## Start Data entries
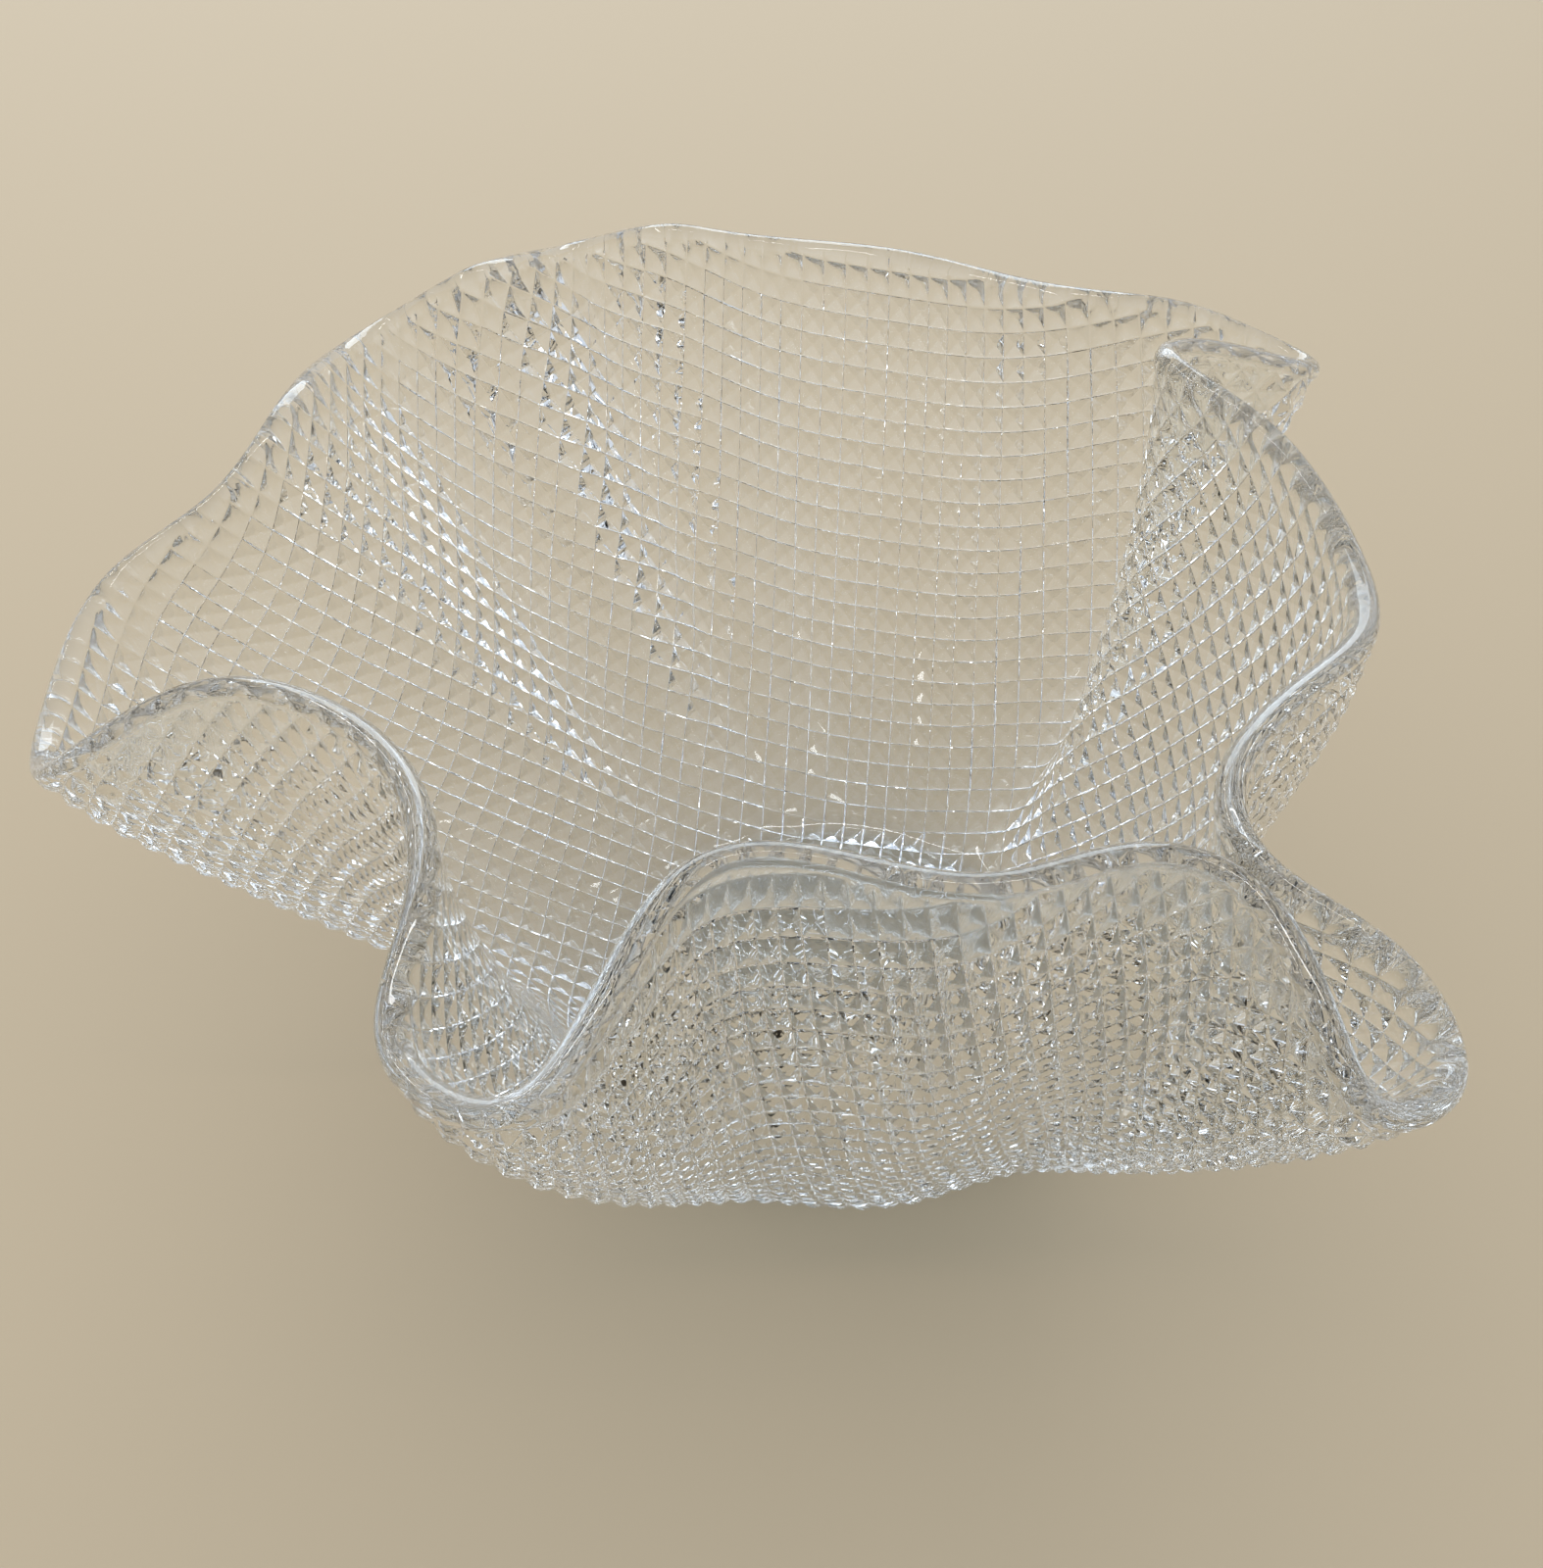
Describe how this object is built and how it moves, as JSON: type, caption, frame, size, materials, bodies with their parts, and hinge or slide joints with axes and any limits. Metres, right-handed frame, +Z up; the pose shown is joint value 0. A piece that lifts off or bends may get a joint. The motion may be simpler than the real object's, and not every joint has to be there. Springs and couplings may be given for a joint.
{
  "type": "handkerchief vase",
  "caption": "Clear glass handkerchief vase: a round sheet of pyramid-patterned glass slumped into a folded, ruffled cup with a flat round foot.",
  "frame": {"origin": "centre of the flat round foot, on the surface the vase stands on", "axes": "+Z up out of the mouth, +Y away from the viewer of the broad front face, +X to that viewer's right, along the longest side"},
  "size_m": [0.1566, 0.1482, 0.0974],
  "materials": {
    "glass": "clear rolled glass, fire-polished: rows of small square pyramids on the outside, smooth inside, melted rounded rim"
  },
  "bodies": {
    "root": {"vase": "glass"}
  },
  "joints": []
}
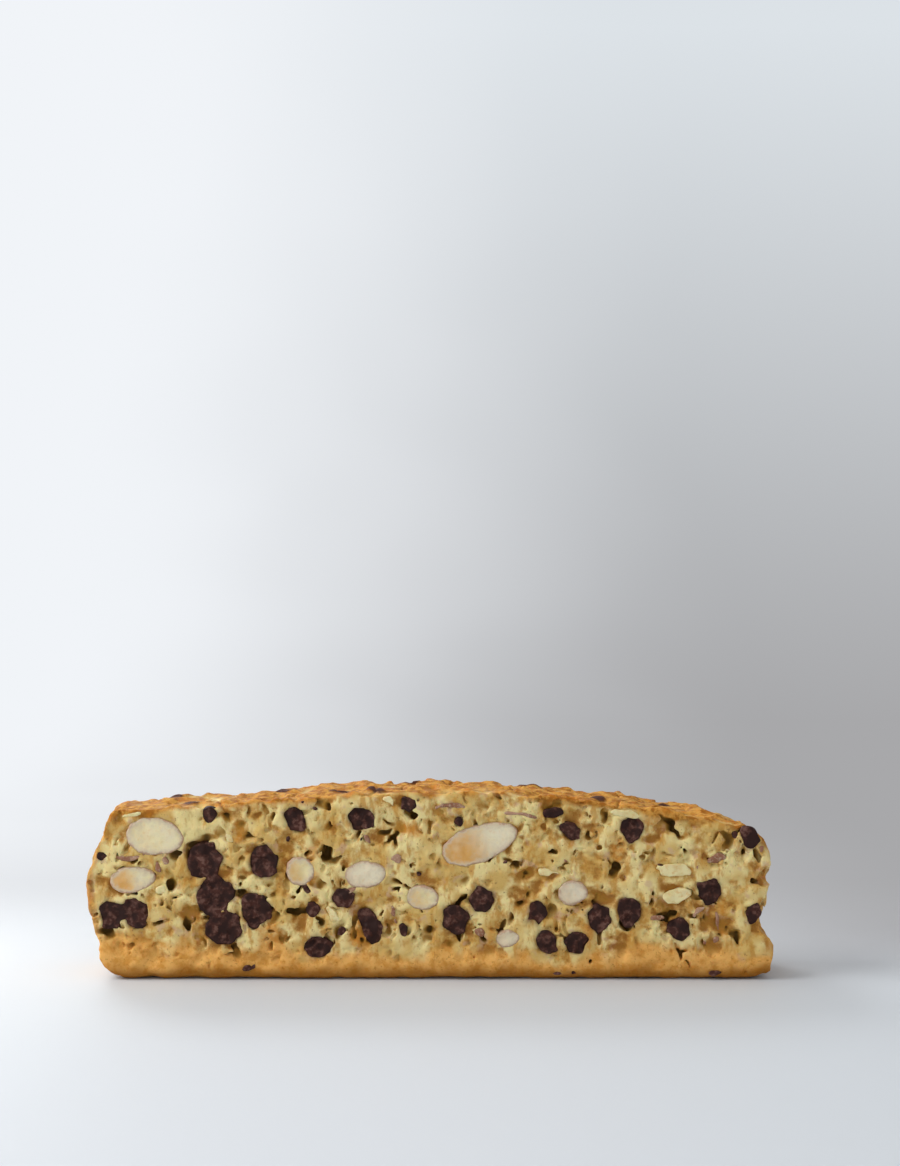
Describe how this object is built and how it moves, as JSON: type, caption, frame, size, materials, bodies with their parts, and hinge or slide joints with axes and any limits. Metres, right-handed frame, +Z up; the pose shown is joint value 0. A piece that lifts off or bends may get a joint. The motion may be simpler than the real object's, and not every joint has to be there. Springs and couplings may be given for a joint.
{
  "type": "almond and chocolate biscotto",
  "caption": "One cut slice of a twice-baked almond and chocolate loaf, with a domed browned top, a flat bottom crust, and sliced almonds and chocolate chips in both cut faces.",
  "frame": {"origin": "on the flat bottom crust, at the centre of the slice's length and thickness", "axes": "+X along the slice, +Y from the front cut face towards the back one, +Z up from the bottom crust to the domed top"},
  "size_m": [0.1449, 0.019, 0.0401],
  "materials": {
    "crumb": "dry, porous baked crumb with a browned crust",
    "almond": "cut nut, smooth and matt, with a brown skin",
    "chocolate": "cut dark chocolate, matt with a dull sheen"
  },
  "bodies": {
    "root": {"biscuit": "crumb", "almond_front_01": "almond", "almond_front_02": "almond", "almond_front_03": "almond", "almond_front_04": "almond", "almond_front_05": "almond", "almond_front_06": "almond", "almond_front_07": "almond", "almond_front_08": "almond", "chip_front_01": "chocolate", "chip_front_02": "chocolate", "chip_front_03": "chocolate", "chip_front_04": "chocolate", "chip_front_05": "chocolate", "chip_front_06": "chocolate", "chip_front_07": "chocolate", "chip_front_08": "chocolate", "chip_front_09": "chocolate", "chip_front_10": "chocolate", "chip_front_11": "chocolate", "chip_front_12": "chocolate", "chip_front_13": "chocolate", "chip_front_14": "chocolate", "chip_front_15": "chocolate", "chip_front_16": "chocolate", "chip_front_17": "chocolate", "chip_front_18": "chocolate", "chip_front_19": "chocolate", "chip_front_20": "chocolate", "chip_front_21": "chocolate", "chip_front_22": "chocolate", "chip_front_23": "chocolate", "almond_back_01": "almond", "almond_back_02": "almond", "almond_back_03": "almond", "almond_back_04": "almond", "almond_back_05": "almond", "almond_back_06": "almond", "chip_back_01": "chocolate", "chip_back_02": "chocolate", "chip_back_03": "chocolate", "chip_back_04": "chocolate", "chip_back_05": "chocolate", "chip_back_06": "chocolate", "chip_back_07": "chocolate", "chip_back_08": "chocolate", "chip_back_09": "chocolate"}
  },
  "joints": []
}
## End Data entries
• Exercise: Extract each line from the listing above, please, and repeat it exactly.

• Exercise result:
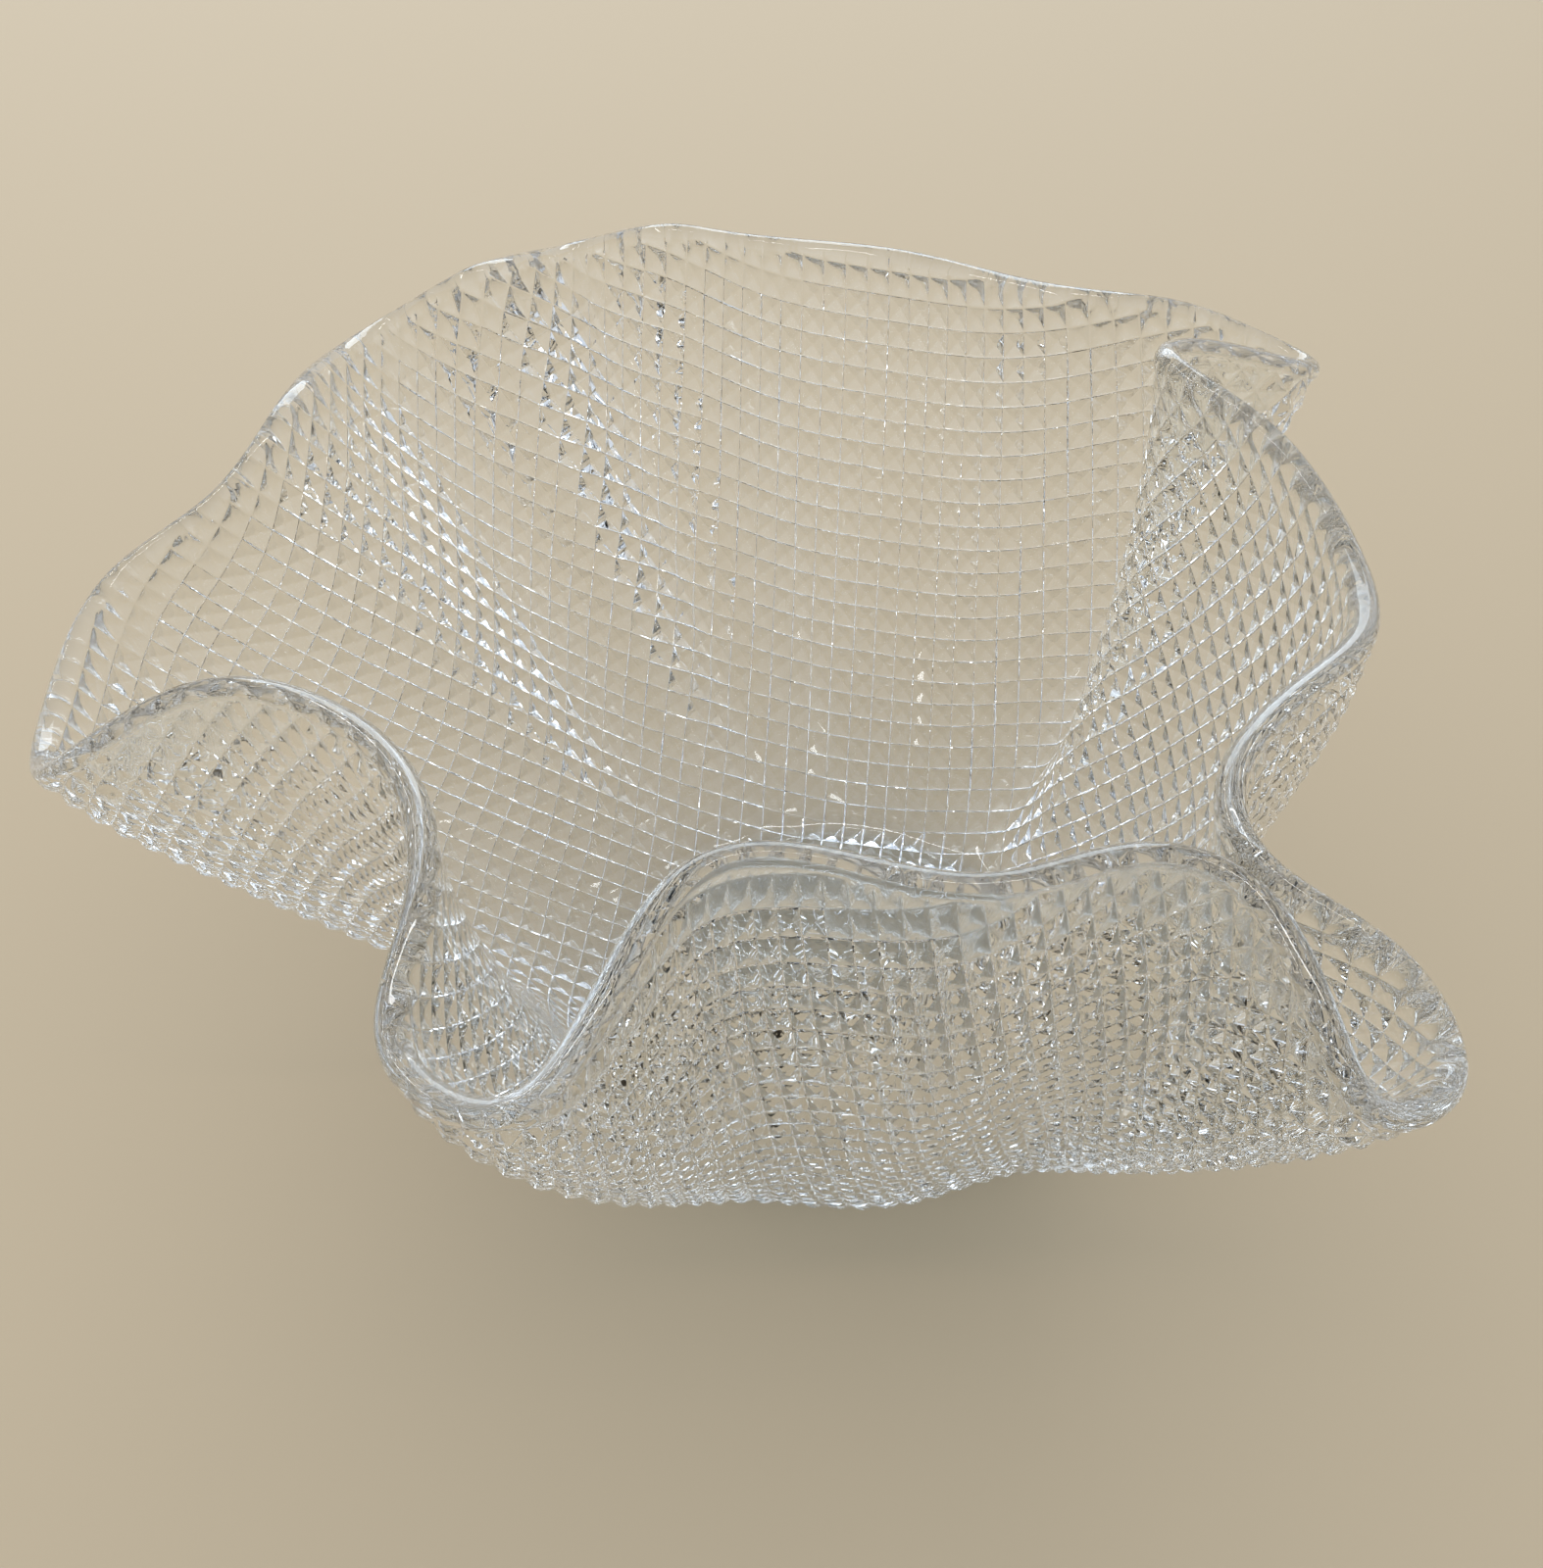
Describe how this object is built and how it moves, as JSON: type, caption, frame, size, materials, bodies with their parts, and hinge or slide joints with axes and any limits. Metres, right-handed frame, +Z up; the pose shown is joint value 0. A piece that lifts off or bends may get a joint. The motion may be simpler than the real object's, and not every joint has to be there. Springs and couplings may be given for a joint.
{
  "type": "handkerchief vase",
  "caption": "Clear glass handkerchief vase: a round sheet of pyramid-patterned glass slumped into a folded, ruffled cup with a flat round foot.",
  "frame": {"origin": "centre of the flat round foot, on the surface the vase stands on", "axes": "+Z up out of the mouth, +Y away from the viewer of the broad front face, +X to that viewer's right, along the longest side"},
  "size_m": [0.1566, 0.1482, 0.0974],
  "materials": {
    "glass": "clear rolled glass, fire-polished: rows of small square pyramids on the outside, smooth inside, melted rounded rim"
  },
  "bodies": {
    "root": {"vase": "glass"}
  },
  "joints": []
}
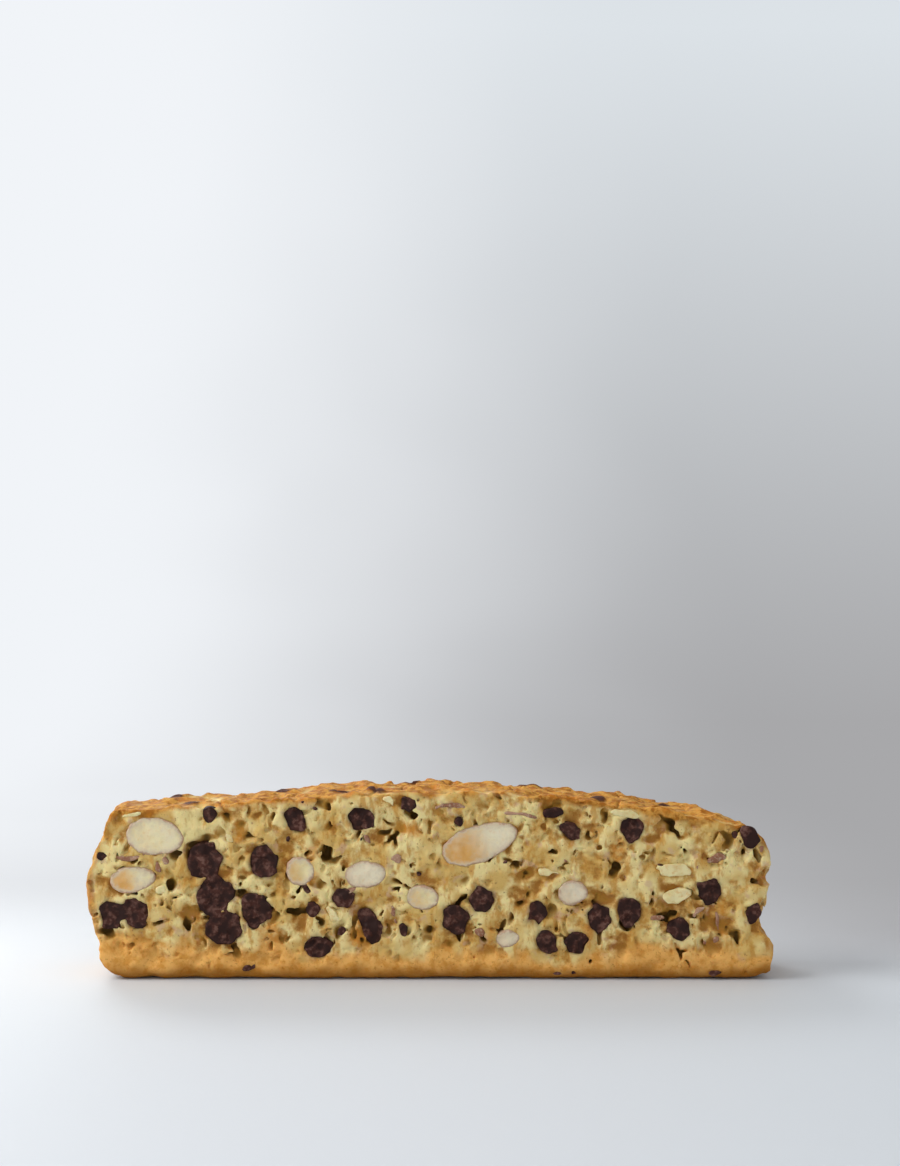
Describe how this object is built and how it moves, as JSON: type, caption, frame, size, materials, bodies with their parts, and hinge or slide joints with axes and any limits. Metres, right-handed frame, +Z up; the pose shown is joint value 0. A piece that lifts off or bends may get a joint. The motion may be simpler than the real object's, and not every joint has to be there. Springs and couplings may be given for a joint.
{
  "type": "almond and chocolate biscotto",
  "caption": "One cut slice of a twice-baked almond and chocolate loaf, with a domed browned top, a flat bottom crust, and sliced almonds and chocolate chips in both cut faces.",
  "frame": {"origin": "on the flat bottom crust, at the centre of the slice's length and thickness", "axes": "+X along the slice, +Y from the front cut face towards the back one, +Z up from the bottom crust to the domed top"},
  "size_m": [0.1449, 0.019, 0.0401],
  "materials": {
    "crumb": "dry, porous baked crumb with a browned crust",
    "almond": "cut nut, smooth and matt, with a brown skin",
    "chocolate": "cut dark chocolate, matt with a dull sheen"
  },
  "bodies": {
    "root": {"biscuit": "crumb", "almond_front_01": "almond", "almond_front_02": "almond", "almond_front_03": "almond", "almond_front_04": "almond", "almond_front_05": "almond", "almond_front_06": "almond", "almond_front_07": "almond", "almond_front_08": "almond", "chip_front_01": "chocolate", "chip_front_02": "chocolate", "chip_front_03": "chocolate", "chip_front_04": "chocolate", "chip_front_05": "chocolate", "chip_front_06": "chocolate", "chip_front_07": "chocolate", "chip_front_08": "chocolate", "chip_front_09": "chocolate", "chip_front_10": "chocolate", "chip_front_11": "chocolate", "chip_front_12": "chocolate", "chip_front_13": "chocolate", "chip_front_14": "chocolate", "chip_front_15": "chocolate", "chip_front_16": "chocolate", "chip_front_17": "chocolate", "chip_front_18": "chocolate", "chip_front_19": "chocolate", "chip_front_20": "chocolate", "chip_front_21": "chocolate", "chip_front_22": "chocolate", "chip_front_23": "chocolate", "almond_back_01": "almond", "almond_back_02": "almond", "almond_back_03": "almond", "almond_back_04": "almond", "almond_back_05": "almond", "almond_back_06": "almond", "chip_back_01": "chocolate", "chip_back_02": "chocolate", "chip_back_03": "chocolate", "chip_back_04": "chocolate", "chip_back_05": "chocolate", "chip_back_06": "chocolate", "chip_back_07": "chocolate", "chip_back_08": "chocolate", "chip_back_09": "chocolate"}
  },
  "joints": []
}